O que acontece hoje nos estádios marroquinos, em meio à atual competição esportiva ligada ao contexto da Copa Africana de Nações de 2025, não é uma simples “medida de segurança” nem um fato isolado. Trata-se de mais um capítulo do declínio político pós-normalização. Impedir a entrada de uma kufiya palestina — como relatou um influenciador marroquino, barrado pela polícia na entrada do estádio — não é um detalhe menor, mas sim uma decisão política escancarada, que tem como alvo um símbolo mundial de resistência e dignidade.
Ainda mais grave é que esse episódio vem acompanhado de uma cena chocante: o desaparecimento quase total das bandeiras palestinas e da kufiya nas arquibancadas. Isso não ocorre apenas nos jogos do Marrocos, mas também em partidas das seleções da Argélia, Tunísia e Egito realizadas em solo marroquino. Esse sumiço não pode ser explicado por acaso nem por uma suposta mudança de consciência das torcidas, pois são as mesmas que, durante décadas, lotaram os estádios com as cores da Palestina, expressando de forma clara e corajosa o pulso popular árabe.

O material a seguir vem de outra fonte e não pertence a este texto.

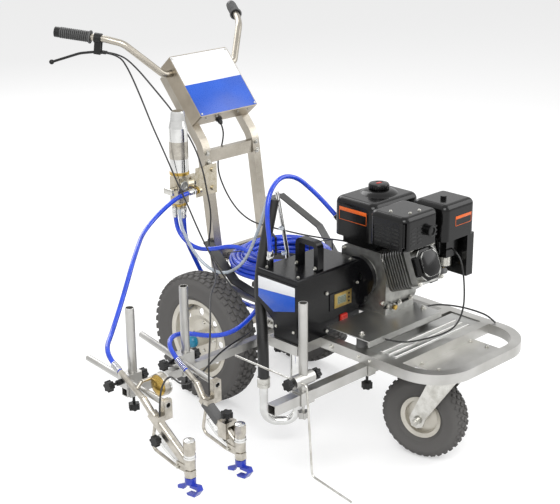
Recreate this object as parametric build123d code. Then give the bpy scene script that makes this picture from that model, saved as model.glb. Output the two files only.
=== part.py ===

O que se vê hoje é uma repressão sistemática à solidariedade popular, uma tentativa vergonhosa de “higienizar” as arquibancadas de qualquer símbolo que incomode Israel ou lembre seus crimes. Desde que o regime marroquino escolheu o caminho da normalização, deixou de se limitar a relações diplomáticas e passou a algo mais grave: atuar, na prática, como guardião de agendas sionistas, impostas pela força e em detrimento da vontade do povo marroquino e de sua memória histórica de apoio à Palestina.
O discurso do “estádio neutro” já não convence ninguém. Essa suposta neutralidade só é aplicada quando o assunto é a Palestina. Quando símbolos e slogans servem à linha oficial do Estado, não há censura, nem apreensão, nem proibição. Isso não é neutralidade — é hipocrisia política e alinhamento descarado, cujo objetivo é silenciar as ruas e transformar as torcidas em figurantes mudos de eventos esportivos esvaziados de alma.
Proibir a kufiya é proibir a identidade, é tentar apagar a Palestina do imaginário coletivo. É uma mensagem repressiva clara: “calem-se, até mesmo nas arquibancadas”. Mas a história mostra que a Palestina não é bloqueada por catracas, não é apagada por ordens policiais, nem eliminada por confisco. A kufiya não é um pedaço de pano — é memória, e memória não se confisca.
O que ocorre hoje nos estádios do Marrocos é uma vergonha política e mais uma prova de que a normalização jamais foi uma escolha popular, mas sim uma decisão de poder, imposta à força, ainda que isso exija sufocar a voz das torcidas e trair a história de um país que um dia fez da Palestina sua causa central.